There are lots of ways to say angry. Some of the words, like incensed, or irritated, indicate a mild increase in agitation. Everyone gets those emotions from time to time, such as when you drop an eggshell into the mixing bowl, or run over a pothole. It’s no big deal. The emotion comes and goes, and life continues on.
But when someone is livid, that person is in an exaggerated and highly explosive level of fury. Livid is a word with an interesting history. The Merriam-Webster Dictionary traces its origins in this way:
French livide, from Latin lividus, from livēre to be blue; akin to Welsh lliw color and probably to Russian sliva plum.
It’s a veritable Olympic source of origin, and it may surprise you to hear that color has something to do with livid. It’s not hard to imagine the red-faced person who has become livid, and that may have something to do with the alternate meaning of the word, having to do with fury. But the actual reference to color is not red…it is the black and blue coloring that occurs when someone has been damaged. The term is a medical term, used frequently to describe a bruise. Maybe the Russian sliva (plum) comes closest to our contemporary meaning of the word, although plum coloring is somewhat of a genteel way of describing the red face of a person when she is livid.
Neil Websdale, a psychologist published by Oxford Press, talks about livid coercion as a factor in brutal homicide. He describes it as an out-of-control method of achieving coercion over a victim. The rage and fury of the perpetrator is uncontrollable and ultimately leads to murder.
That is not the level of meaning we usually observe when we see someone we describe as livid. I see this person most frequently in a sports setting, where a fan (a shortened form of the word fanatic) is absolutely convinced that his team has been robbed of a victory by a bad call by an official. There is loud, coarse language, redness of face, spewing of spittle, throwing of beer cans, agitation leading to a fight with people around him, and maybe even a heart attack or stroke. It happens all the time.
Road rage is another form of someone demonstrating that they are livid. As we know from experience, a livid driver who believes he has been cut off or otherwise inconvenienced in travel (how’s that for softening the meaning?) “throws a fit” and curses, offers obscene gestures, may even get out of the car and approach the supposed violator. Livid road ragers have been known to follow the offending car, pull the driver out of the car, and engage them in a fight. It is not unheard of for a livid driver to pull a gun and shoot the supposedly-offending driver.

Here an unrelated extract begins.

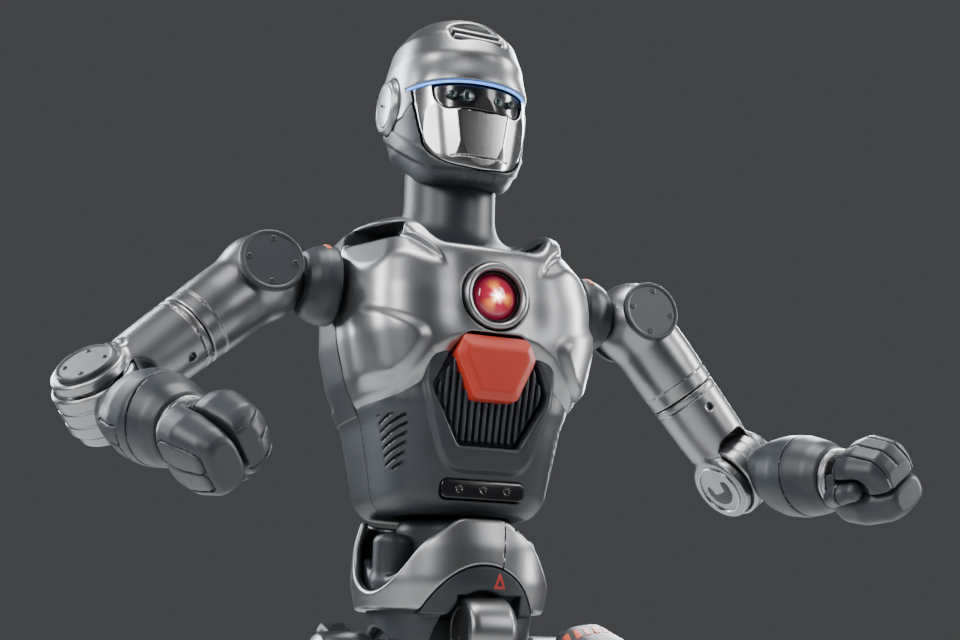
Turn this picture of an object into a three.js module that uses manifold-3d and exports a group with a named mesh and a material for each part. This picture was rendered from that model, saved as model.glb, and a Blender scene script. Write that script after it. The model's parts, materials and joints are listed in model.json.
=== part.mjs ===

And then, of course, there is faux livid. I just made that term up. But, in my mind, a person demonstrating faux livid behavior is pretending to be outraged in order to gain attention. It is the politician in Congress who is “outraged” by something the President has said or done. Or, the Member of Congress who wants to get TV time for being “highly offended” by something a colleague has said. Given that there may be times when the emotion is almost legitimate, much of the time it is what is known in soccer as “a flop.” The person is not really damaged to the degree that he is demonstrating, but it makes for good video.
As for me, I’m livid with myself when I have forgotten to do something. (It is more and more common as I age.) Or I’m livid when I get a rejection letter from a publisher. Not really. I’m disappointed, upset, or discouraged. But it’s kind of fun to say that I’m livid. The publisher didn’t do anything wrong, other than tell me that my piece I have submitted is awful. It probably is.